Francia
Pierre Poggi
CULTURA E GIOCO NELL’OPERA DI PIERRE POGGI
Enrico Pedrini: Johan Huizinga, nel libro "Homo Ludens", concentra la sua attenzione sul gioco come sistema culturale.
Questa dualità di "cultura e gioco" è composta dal gioco che si presenta come fatto oggettivo, percepibile e determinabile e dalla cultura che è invece la qualifica applicata dal nostro giudizio ad ogni fatto del mondo. L’arte, nell’opera di Pierre Poggi, si confronta con questo mondo irreale, che è presente sempre più nel sistema mediatico, dove le azioni fittizie simulano le azioni reali. Quali sono le motivazioni che ti hanno spinto a questa indagine?
Pierre Poggi: Le motivazioni sono di tipo personale nel senso anche pedagogico e psicologico del termine. Il mio atteggiamento nei confronti del gioco è paragonabile a quella creatività infantile epurata da ogni pregiudizio. Anche nella mia arte tento sempre di mantenere questa "freschezza". A tal proposito il mio interesse per il mondo del calcio lo si potrebbe trasporre in questa frase: "Tutt’ora gioco al pallone usando semplicemente gli strumenti dell’arte per mettermi in relazione alla nostra contemporaneità".
EP: Mi puoi parlare dell’opera che vuoi esporre a OPEN tra le piante del Lido di Venezia?
PP: Il lavoro nasce da un articolo del Corriere, dove a fianco di una croce nera si elencavano i deceduti per questioni calcistice dal ‘63 a oggi. Per associazione di immagini (i sacrari militari) mi è scattata questa allucinata visione. "Campo Santo" è un progetto, un’opera ambientale; parodia evocativa del luogo del riposo composto di 22 croci bianche, dove un arbitro cerimoniere e sciamano, vestito di tutto punto, reinterpreta musicalmente i canti corali degli ultras assiepati in una ipotetica curva. Una specie di litania, una cantilena clownesca. Vi chiederete: "Che c’entrano delle croci in un campo di calcio?". La cronaca, si sa, ha la memoria corta se si considera che dal 1963 ad oggi sono tanti i tifosi caduti sul "campo". Motivo sufficiente per commemorare queste vittime, sacrificate in nome della sfera di cuoio, con questa installazione surreale ed assurda al contempo.
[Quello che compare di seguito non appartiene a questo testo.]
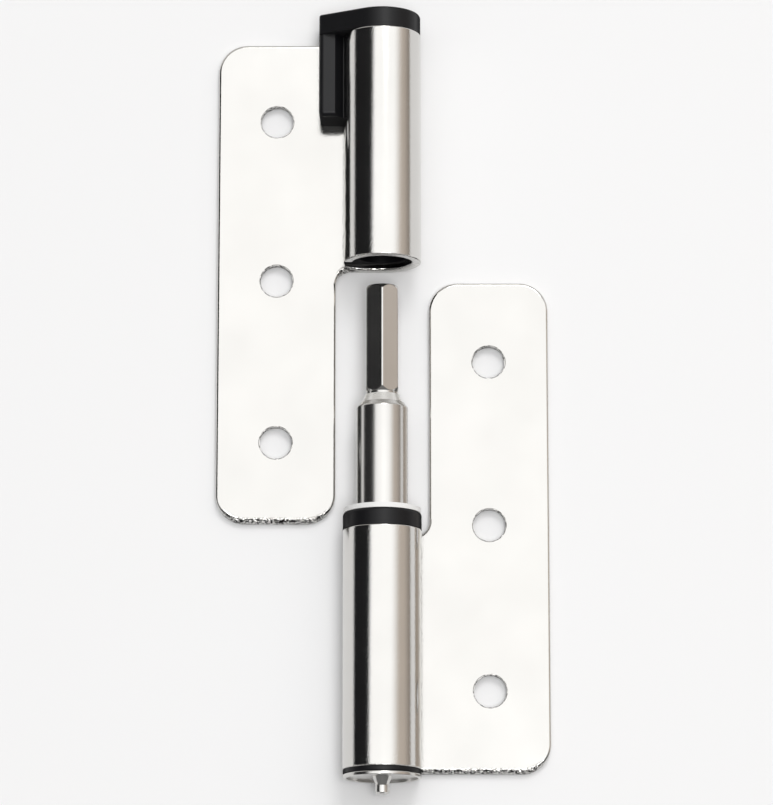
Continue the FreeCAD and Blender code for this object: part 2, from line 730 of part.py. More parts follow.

EP: I due elementi, il gioco e l’arte, stanno sempre più assumendo nell’inconscio collettivo la funzione di alimentare la “società dell’immagine” nel suo bisogno consumistico. L’arte deve quindi affrontare questo dualismo e indagare con i propri linguaggi questa attitudine dove il valore della verità viene sostituito dalla comunicazione.PP: Sì, l’arte ha il dovere di affrontare questa problematica se attraverso il suo potere comunicativo solleva questioni e dice forse qualche verità, anche se oggi l’arte a sua volta corre il rischio della bulimia.EP: L’indagine dell’arte mette in evidenza i valori simbolici che sedimentano nel profondo della società, la quale ha fatto dell’economia l’unico suo “credo” possibile. Vorrei sapere da te il tuo pensiero in merito.PP: Oggi più che mai l’arte fa parte di questo meccanismo economico, non dobbiamo essere ipocriti. Basta leggere alcune quotazioni di artisti contemporanei per vedere lo status quo della domanda e dell’offerta.